Et puis, tout soudain, on s'arrête devant des fleurs dont on admire les clochettes délicatement parées de violet (des digitales?). Et l'on se plaît, malgré sa nullité historiquement crasse en sciences naturelles, à en observer des détails qu'on fixe sur l'appareil photographique. Pour mieux y voir, car parfois on y voit mieux, en effet, sur un écran qui nous restitue en grand des éléments qui nous ont jusque là échappé. 
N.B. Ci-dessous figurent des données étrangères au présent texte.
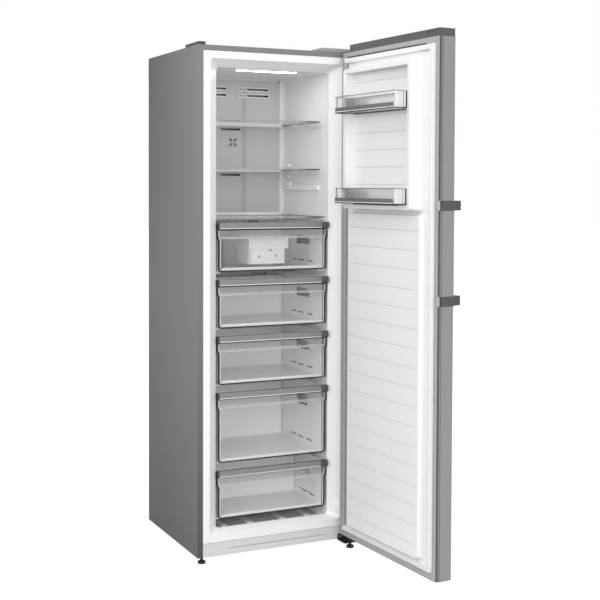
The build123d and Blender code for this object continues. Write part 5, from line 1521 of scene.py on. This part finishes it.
@dataclass
class DoorLeaf:
    """The door's liner, caps, gasket and hem lines. It is drawn closed.

    The grooves are rows of levels: a start, a pitch and a count. The head shade line, a painted shade along the
    seal's top, is given across and in height.
    Each band of the seal has its inset, its width, its seat above the flange, its height and its easing.
    """

    inner: float = -12.0
    foot: float = 23.0
    top: float = 1755.0
    width: float = 595.0
    gasket_inset: float = 25.0
    gasket_width: float = 20.0
    seal_bands: tuple[Floats, ...] = (
        (0.0, 20.0, 0.0, 2.6, 0.6), (3.4, 12.5, 2.0, 5.4, 0.9), (1.2, 16.4, 6.6, 5.0, 1.7)
    )
    hem: Span = (-18.0, -13.2)
    groove_x: Span = (71.0, 524.0)
    upper_grooves: Row = (1286.0, 58.3, 7)
    lower_grooves: Row = (1137.0, -63.4, 17)
    upper_floor: float = 5.0
    lower_face: float = 8.0
    head_shade_line: tuple[Span, Span] = ((75.0, 560.0), (1731.0, 1736.0))

    def build(self) -> None:
        """Makes the door's pieces."""
        liner = eased("door_liner", 1.6, 3, DOOR, "door")
        # Painted shade: faces in the level grooves take the darker line grey.
        liner.paint(1, self.in_a_groove)
        liner.piece("door_inner", [Look.LINER, Look.LINER_SHADE_LINE], "liner", ["door_liner"])
        self.gasket()
        cap = eased("door_top_cap", 0.9, 2, DOOR, "door")
        cap.paint(1, lambda at, normal: at.y > self.inner - 0.5 and at.z < self.top - 0.5)
        cap.piece("door_head", [Look.GREY_TRIM, Look.CAP_SILVER], "grey_trim", ["door_top_cap"])
        plain_copy("door_bottom_cap", "door_sill", Look.GREY_TRIM, "grey_trim", 0.6, 2, DOOR, "door")
        skin = eased("door_skin", 0.4, 2, DOOR, "door")
        skin.paint(1, lambda at, normal: at.y > self.inner - 1.0)
        for depth in self.hem:
            skin.cut(1, depth)
        skin.paint(2, lambda at, normal: within(at.y, self.hem) and abs(normal.y) < 0.5)
        # Painted shade: a dark strip along the top of the seal.
        head = Shape(DOOR, "door")
        head.block(self.head_shade_line[0], (self.inner - 0.2, self.inner + 0.7), self.head_shade_line[1], HAIR_EASE)
        head.piece("door_head_shade_line", [Look.PAINTED_SHADE_LINE], "gasket")
        skin.piece("door_case", [Look.DOOR_STEEL, Look.FLANGE_GREY_AND_SHADE, Look.SEAM_GREY], "steel", ["door_skin"])

    def in_a_groove(self, at: Vector, normal: Vector) -> bool:
        """Whether a face of the liner is in one of its level grooves."""
        for (start, pitch, count), face in (
            (self.upper_grooves, self.upper_floor), (self.lower_grooves, self.lower_face)
        ):
            number = round((at.z - start) / pitch)
            if 0 <= number < count and abs(at.z - start - number * pitch) < 2.4 and at.y < face - 0.1:
                return within(at.x, self.groove_x) and at.y > face - 4.0
        return False

    def gasket(self) -> None:
        """The magnetic seal: a broad foot, a slimmer bellows and a rounded face, all the way round, with painted
        shade along its hinge-side run.
        """
        shape = Shape(DOOR, "door")
        for inset, width, seat, height, ease in self.seal_bands:
            self.ring(shape, inset, width, self.inner + seat, height, ease)
        shaded_hinge_run = self.width - self.gasket_inset - self.gasket_width - 0.5
        # Painted shade: the seal's run on the hinge side takes the flange grey.
        shape.paint(1, lambda at, normal: at.x > shaded_hinge_run and at.z < self.top - 2 * self.gasket_width)
        shape.piece("seal", [Look.GASKET, Look.FLANGE_GREY_AND_SHADE], "gasket", ["door_gasket"], 50.0)

    def ring(self, shape: Shape, inset: float, width: float, seat: float, height: float, ease: float) -> None:
        """Adds one closed band of the seal.

        Args:
            shape: the shape to add to.
            inset: how far inside the seal's outer edge it starts.
            width: how wide the band is.
            seat: the y that it stands on.
            height: how high it stands.
            ease: the width of its eased edges.
        """
        x = drawn_in((self.gasket_inset, self.width - self.gasket_inset), inset)
        z = drawn_in((self.foot + self.gasket_inset, self.top - self.gasket_inset), inset)
        verts = [shape.bm.verts.new((across, seat, up)) for across, up in product(x, z)]
        face = shape.bm.faces.new([verts[0], verts[1], verts[3], verts[2]])
        face.normal_update()
        if face.normal.y < 0:
            bmesh.ops.reverse_faces(shape.bm, faces=[face])
        rise, flat = height - ease, width - 2 * ease
        for thickness, depth in ((0.01, rise), (ease, ease), (flat, 0.0), (ease, -ease), (0.01, -rise)):
            bmesh.ops.inset_region(
                shape.bm, faces=[face], thickness=thickness, depth=depth, use_boundary=True,
                use_even_offset=True,
            )
        bmesh.ops.delete(shape.bm, geom=[face], context="FACES_ONLY")
        bmesh.ops.bridge_loops(shape.bm, edges=[edge for edge in shape.bm.edges if edge.is_boundary])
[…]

C'est le cas de cette toile d'araignée tendue d'une branche à une autre où subsistent les traces, les reliefs des différents repas de cet arthropode qui, ayant huit pattes, ne saurait être confondu avec un insecte quelconque (même la nullité en sciences naturelles a des limites que le vocabulaire vient parfois reculer).

Voilà encore un fragment de rameau moussu, brisé en son extrémité, dont l'œil saillant et un moignon de branche font songer à quelque animal reptilien figé là entre attente et supplication.

On revient vers de minuscules fleurs, déjà sur leur fin (avec le regret, sans doute, d'avoir un appareil bien plus léger et maniable qu'un réflex, mais bien moins précis, surtout à courte distance). Qu'importe ! L'émotion du moment persiste ou renaît avec le souvenir.


On ne sait trop guère à quoi ici on a affaire, mais rien à faire sinon d'admirer cette anarchie organisée qui fait regretter que biscornuité (qui ici serait aussi aimable que surprenante) n'existe pas... ou pas encore. (Comme pour le retour de Malbrough dans la chanson, on le saura hapax ou à la Trinité.)

En attendant, prenons le temps (cette fois ou une autre) de prêter attention aux détails !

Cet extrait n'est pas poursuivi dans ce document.